In theory, we should all be able to do this, because we’re all in a terminal state. We are all going to die; we just don’t yet know when. Lacking this precise knowledge is probably what makes it hard for us to focus on the reality of our ultimate nonbeing, and we have a good idea as to why: Neuroscientists have shown that abstract worry about something tends to mute the parts of the brain responsible for evoking vivid imagery. When your demise seems in some far-off future, you can’t easily grasp the granular fact of it, so you don’t.

The secret to benefiting from your death right now, therefore, is to make it vivid and concrete. This is exactly what Buddhist monks do when they undertake the maranasati (“mindfulness of death”) meditation. In this practice, the monks imagine their corporeal self in various states of decline and decomposition while repeating the mantra “This body, too, such is its nature, such is its future, such its unavoidable fate.”

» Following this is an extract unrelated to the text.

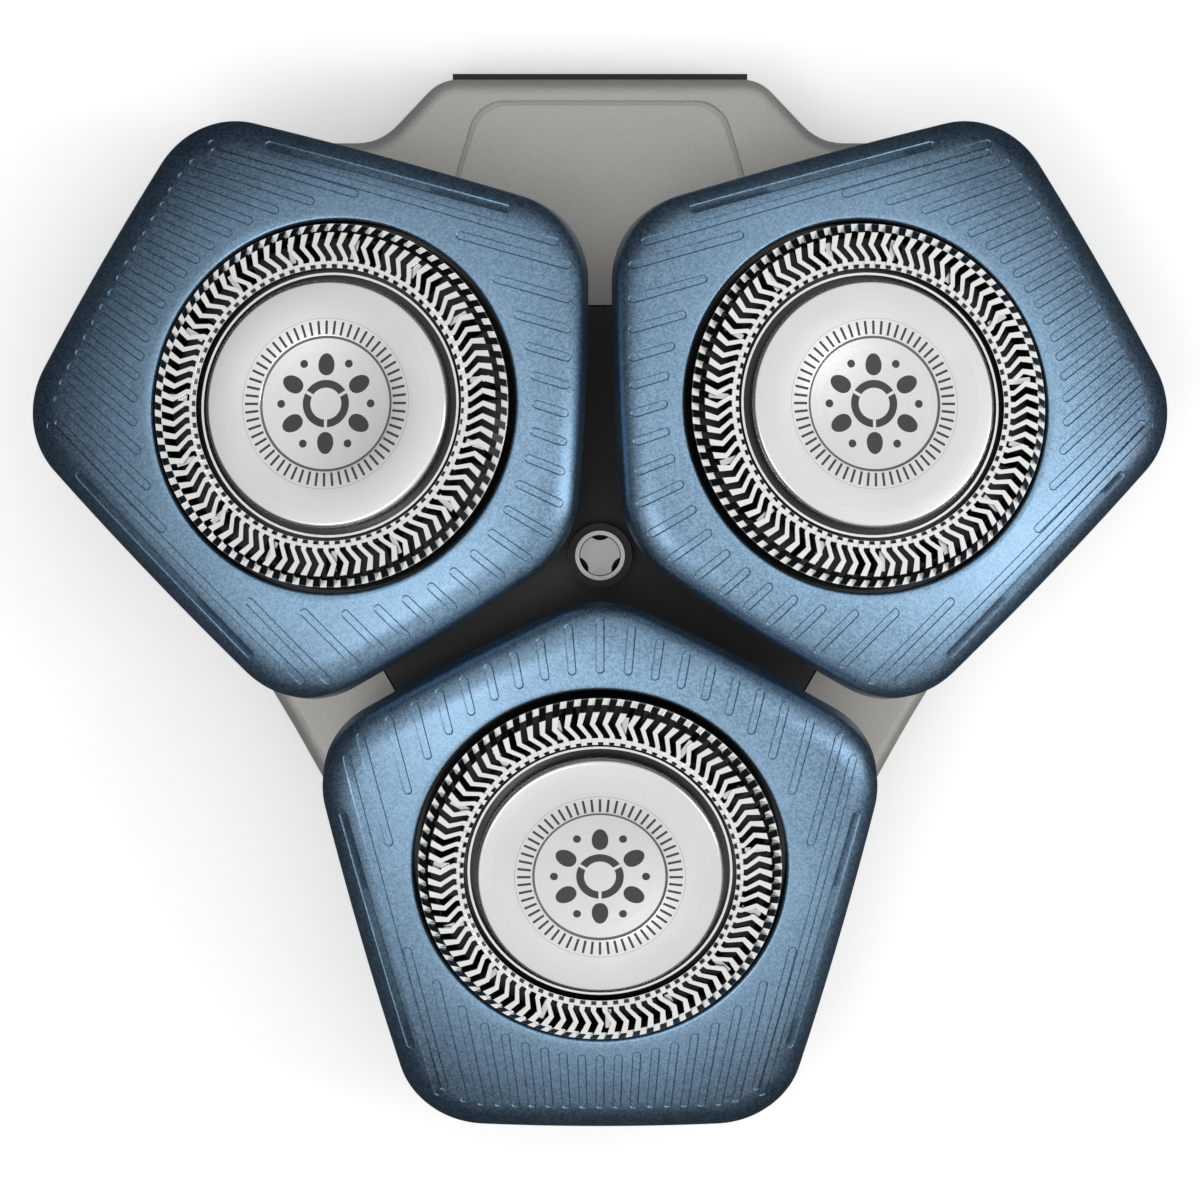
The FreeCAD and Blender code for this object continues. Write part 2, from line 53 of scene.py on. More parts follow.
camera = bpy.data.objects.new("camera", bpy.data.cameras.new("camera"))
bpy.context.scene.collection.objects.link(camera)
camera.location = aim + Vector((0, math.sin(camera_lean), math.cos(camera_lean))) * camera_distance
camera.rotation_euler = (-camera_lean, 0, 0)
camera.data.sensor_width = 36
camera.data.lens = camera.data.sensor_width * camera_distance / seen_width
bpy.context.scene.camera = camera
bpy.context.scene.view_settings.view_transform = "Standard"

# Floor
# A sheet of pale card that the unit lies on. It glows a little, so that it stays
# nearly white under the soft lights, and the steel doesn't mirror it.


class Signal:
    """One socket of a finish's nodes; sums and products of signals add Math nodes."""

    def __init__(self, finish, socket):
        self.finish = finish
        self.socket = socket

    def maths(self, operation, *values):
        return self.finish.node("Math", {"operation": operation}, dict(enumerate(values)))

    def __add__(self, other):
        return self.maths("ADD", self, other)

    def __radd__(self, other):
        return self.maths("ADD", other, self)

    def __sub__(self, other):
        return self.maths("SUBTRACT", self, other)

    def __rsub__(self, other):
        return self.maths("SUBTRACT", other, self)

    def __mul__(self, other):
        return self.maths("MULTIPLY", self, other)

    def __rmul__(self, other):
        return self.maths("MULTIPLY", other, self)

    def __truediv__(self, other):
        return self.maths("DIVIDE", self, other)

    def __pow__(self, other):
        return self.maths("POWER", self, other)

    def __gt__(self, other):
        return self.maths("GREATER_THAN", self, other)

    def __lt__(self, other):
        return self.maths("LESS_THAN", self, other)

    def __abs__(self):
        return self.maths("ABSOLUTE", self)

    def __or__(self, other):
        return self.maths("MAXIMUM", self, other)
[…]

The Stoic philosophers had a similar memento mori exercise, as Seneca urged: “The person who devotes every second of his time to his own needs and who organizes each day as if it were a complete life neither longs for nor is afraid of the next day.” Catholics hear a comparable spiritual injunction when they receive a mark made with ashes on their foreheads on Ash Wednesday: “Remember that you are dust, and to dust you shall return.”

No matter what religious or philosophical tradition you adhere to, a practice like one of these is worth incorporating into your own routine. You can write your own maranasati or memento mori, say. Or, as an easier way to start, on your birthday or an annual holiday, work out roughly how many you may have left and ask yourself whether you’re really spending your scarce time the way you want.

Being mindful of mortality in this more vivid, concrete way will help you find a greater measure of that positive acceptance—and use that to be more fully alive right now. And this will help you make choices that affect other people besides yourself: At your next family gathering, consider how many more such reunions you’d want to spend with your parents or other aging relatives. Think of an actual number. Then think of what you would need to do to increase that number—by making more of an effort to travel, or by moving to live closer, or by hosting the occasion yourself?

Tolstoy’s genius was not just in his ability to depict the terror of Ivan Ilyich’s death; he was also able to make real the bliss of his ultimate acceptance of death. As the weeks of his decline went by, Ivan began to see his wife’s efforts to keep up with society’s proprieties and conventions as trivial and tiresome, and he no longer regretted missing any of that. Finally, “he searched for his accustomed fear of death and could not find it,” writes Tolstoy. Ivan’s death is no tragedy at all, but the most natural thing in the world.

Even then, though, Tolstoy is not done; he ends with a true coup de grâce. At the very moment of his death, Ivan has an epiphany that might be the most consequential insight of all. As he is fading, he hears someone say, “It is finished.” In this last flickering moment of consciousness, Ivan considers what exactly is finished. Not his life, he decides, for it dawns on him: “Death is finished … It is no more!” And then, in peace, he slips away.